EMPLOYMENT BASED ON A FICTION: EVALUATING THE LEGITIMACY OF TRADITIONAL NOTIONS OF CONTRACT IN THEIR APPLICATION TO AN ATYPICAL EMPLOYMENT RELATIONSHIP
Keywords:employment relationship, players in professional team sports, employers, fictional nature of the employment contract, basis for the position of authority
This article will examine the employment relationship between players in professional team sports and their employers. It will focus briefly on the nature of this relationship and on some unique characteristics that serve to distinguish this relationship from the
employment of other employees. The author argues that the general view that the employment contract is largely based on a fiction (in respect of the respective parties’ bargaining power and freedom to contract) is of special importance in professional sport. As the traditional checks and balances which serve to assuage the employer’s significant power are mostly absent in this context, and one encounters an additional factor that serves to further limit the rights and freedom of the player-employee (namely the degree to which the rules and regulatory conduct of sports governing bodies, and especially international sports governing bodies, form part of the
employment relationship and are incorporated in the terms and conditions of employment), it will be argued that this fictional nature of the employment contract is especially relevant. It will further be argued that the courts’ traditional view of the nature of sports governing bodies and of the basis for their authority over participants (including professional player-employees) needs to be reviewed.
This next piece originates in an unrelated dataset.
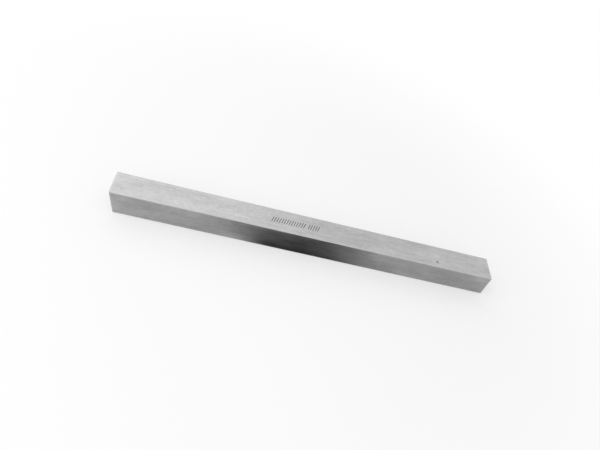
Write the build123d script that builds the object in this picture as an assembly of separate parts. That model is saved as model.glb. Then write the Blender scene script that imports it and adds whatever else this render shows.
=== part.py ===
from build123d import *
import math
import os

# A lathe tool bit as it is sold, before a cutting edge is ground on it: one square bar of hardened high
# speed steel, ground on all four sides, with its sharp edges broken and both ends cut at the same lean.
#
# Millimetres. The bar lies along X on the plane Z = 0, with the origin under the middle of its length.

# Driving dimensions
SECTION_WIDTH = 14.0  # across the bar, along Y
SECTION_HEIGHT = 14.0  # from the side that it lies on up to the side that the clamp screws press on
EDGE_LENGTH = 200.0  # each long edge, from one end face to the other
END_LEAN = 7.0  # degrees between an end face and a square cut, seen from the side
EDGE_BREAK = 0.3  # ground off each long edge, measured along either side
END_BREAK = 0.2  # ground off the rim of each end face

# What follows from them: the step along -X from each end's lower rim to its upper one
END_OFFSET = SECTION_HEIGHT * math.tan(math.radians(END_LEAN))


def side_outline():
    """The bar seen from the side: a long parallelogram, since both ends lean the same way."""
    foot_half = EDGE_LENGTH / 2
    shift = END_OFFSET / 2
    return Polyline(
        (shift - foot_half, 0),
        (shift + foot_half, 0),
        (foot_half - shift, SECTION_HEIGHT),
        (-foot_half - shift, SECTION_HEIGHT),
        close=True,
    )


def tool_bit():
    """The whole bit: the side outline as wide as the section, then the breaks on the sides and ends."""
    with BuildPart() as bar:
        with BuildSketch(Plane.XZ):
            with BuildLine():
                side_outline()
            make_face()
        extrude(amount=SECTION_WIDTH / 2, both=True)

        long_edges = bar.edges().filter_by(Axis.X)
        chamfer(long_edges, EDGE_BREAK)

        end_faces = bar.faces().sort_by(Axis.X)
        rims = end_faces[0].edges() + end_faces[-1].edges()
        chamfer(rims, END_BREAK)
    return bar.part


def main():
    os.makedirs("parts", exist_ok=True)
    export_step(tool_bit(), "parts/tool_bit.step")


main()
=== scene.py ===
import math
import random
from collections import namedtuple

import bpy
from mathutils import Matrix, Vector, noise


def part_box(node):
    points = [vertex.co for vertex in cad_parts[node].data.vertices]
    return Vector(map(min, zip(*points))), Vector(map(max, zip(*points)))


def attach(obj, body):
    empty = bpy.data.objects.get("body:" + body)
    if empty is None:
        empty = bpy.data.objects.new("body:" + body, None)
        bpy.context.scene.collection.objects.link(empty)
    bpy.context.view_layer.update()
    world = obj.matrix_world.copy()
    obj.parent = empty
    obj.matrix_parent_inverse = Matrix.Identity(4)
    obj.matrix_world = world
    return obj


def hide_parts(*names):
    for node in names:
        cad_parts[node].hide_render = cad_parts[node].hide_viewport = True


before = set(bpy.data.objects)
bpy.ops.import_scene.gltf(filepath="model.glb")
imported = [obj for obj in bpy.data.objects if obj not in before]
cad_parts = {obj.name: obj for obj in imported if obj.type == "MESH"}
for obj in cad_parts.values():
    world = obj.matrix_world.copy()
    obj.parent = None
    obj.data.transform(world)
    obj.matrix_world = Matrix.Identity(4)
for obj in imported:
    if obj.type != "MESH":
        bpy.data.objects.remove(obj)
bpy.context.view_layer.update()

# A lathe tool bit, lying on a pale floor: a square bar of high speed steel, ground on every side.
# Lengths are in metres, and MM turns a length that is easier to read in millimetres into one.
# The bar runs along X. Its section is in Y and Z.
MM = 0.001
NODE = "tool_bit"
LOW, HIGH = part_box(NODE)

# The bar's form. The section is the frame's, and the rest are the same sizes as in the CAD model.
HALF_WIDTH = (HIGH.y - LOW.y) / 2
HEIGHT = HIGH.z - LOW.z
END_LEAN = math.radians(7.0)  # between an end face and a square cut, seen from the side
EDGE_BREAK = 0.3 * MM
END_BREAK = 0.2 * MM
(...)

In light of this the author will argue that the construct of a contract cannot legitimately serve as basis for the incorporation of the rules and regulatory conduct of international sports governing bodies in the employment of players in the domestic context (also in light of
constitutional freedoms and fundamental rights of employees), and that an alternative basis for the position of authority of such bodies in this context must be found. A future paper will continue this evaluation, with reference to the possible role of international law.